What exactly were the services that Sinn Féin proposed to axe in Kerry? Was it the ’welcome home’, which the council facilitated for the winning teams on Monday? Was it the Kerry Sports and Recreation Partnership which invests in sport across the county? Maybe it was support for Kerry’s 12 Blue Flag beaches that its tourism depends on? We don’t know; we weren’t told. To their credit most Kerry councillors weren’t having any of it. They play a team game there. Kerry Mayor John Brassil played a blinder rounding up the numbers, togging them out in the county jersey and seeing Sinn Féin off the pitch.

There is a reason Kerry wins but others lose. In Dublin Fianna Fáil, Fine Gael and Sinn Féin councillors came together to force through a property charge cut of 15%. Labour weren’t far behind, proposing a cut of 7.5%. Only Green councillor Ciarán Cuffe had the testicular fortitude to stand up and call it “auction politics at its worst”. The cut has cost the capital city 12 million. It’s not a once-off.
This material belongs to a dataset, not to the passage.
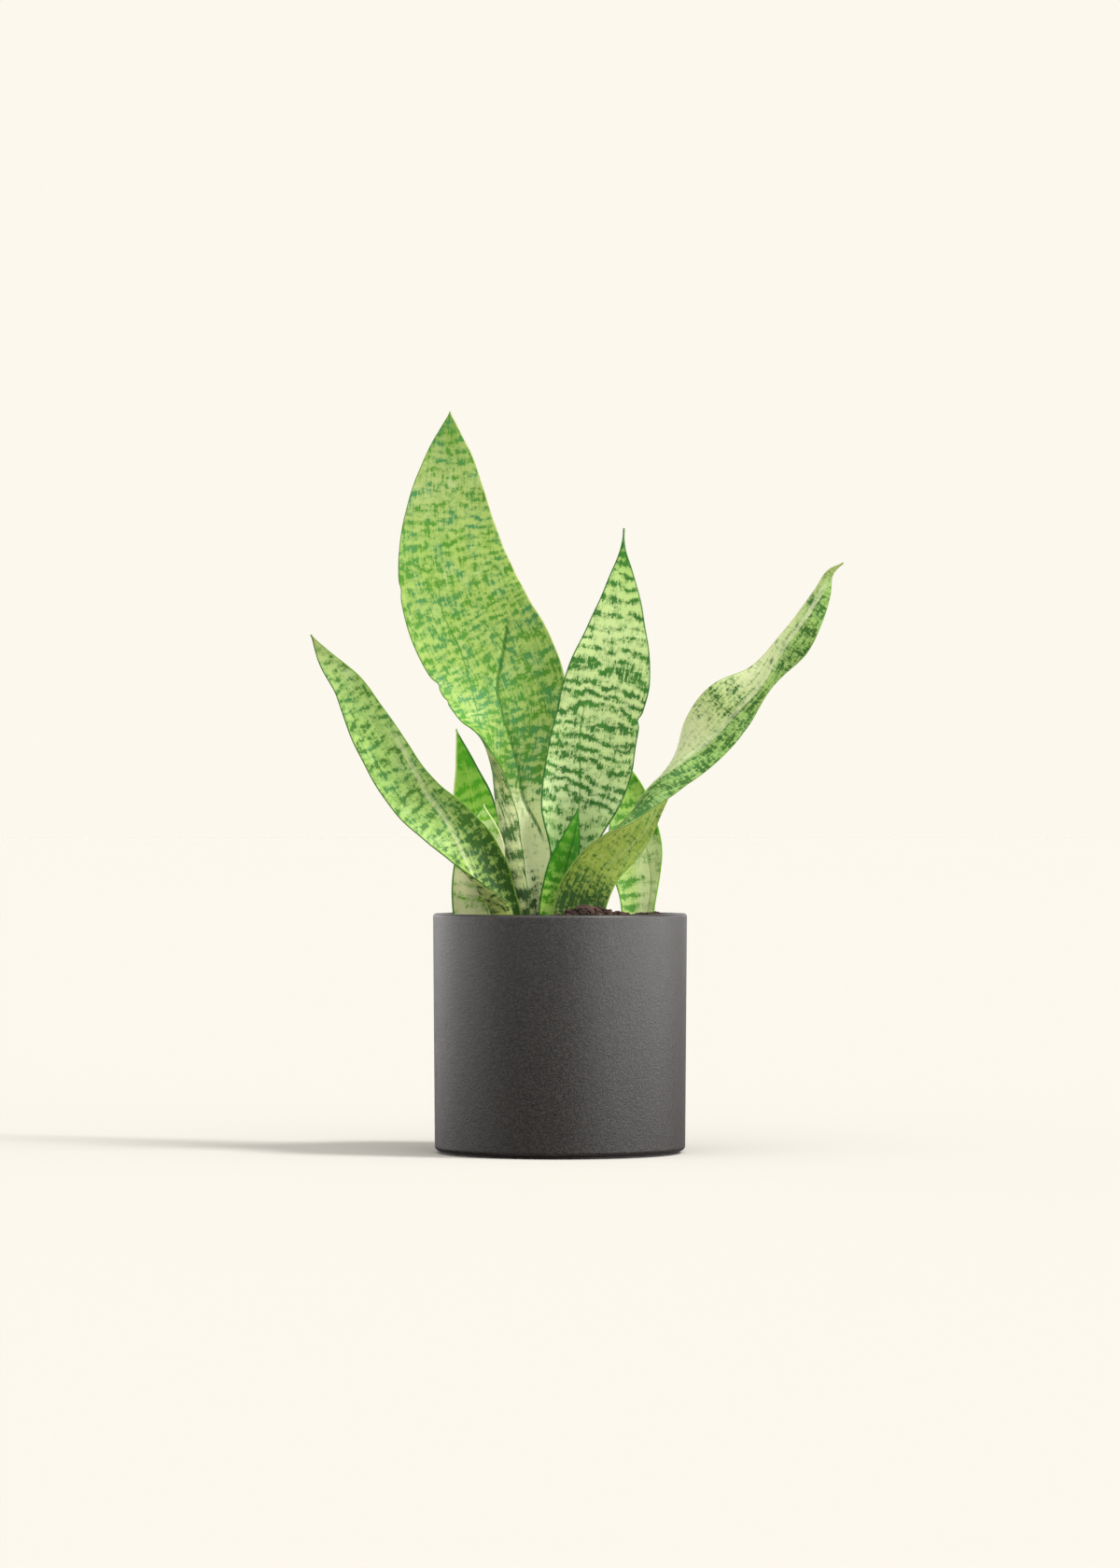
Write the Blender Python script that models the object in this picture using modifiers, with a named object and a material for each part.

Unless it’s reversed, it’s off the base and rolls on in perpetuity. I live in Dublin’s north inner city. It has a lot of charm. It’s also a litter black spot and the dog dirt capital of the world. Litter wardens are only one service deficit. Walk the streets at night, and see the homeless sleeping in doorways. That’s the grandeur of Dublin, being led by its councillors into civic squalor.

The local authority service cuts that are now inevitable because of reductions in the local property charge, will be strongly protested by the very parties which caused them. The broader agenda is licensed by a government narrative that fundamentally lost its nerve amidst a series of self-made cock-ups earlier this year. Fianna Fáil has effectively abandoned the National Recovery Plan, including a property tax it authored in Government. It is trying to play catch-up and win a race to the bottom with Sinn Féin, but will fail miserably. Sinn Féin, in leading the charge to slash services across the country, has shafted its core constituency most dependent on those services for a headline. But that’s life. Its show time for slow learners.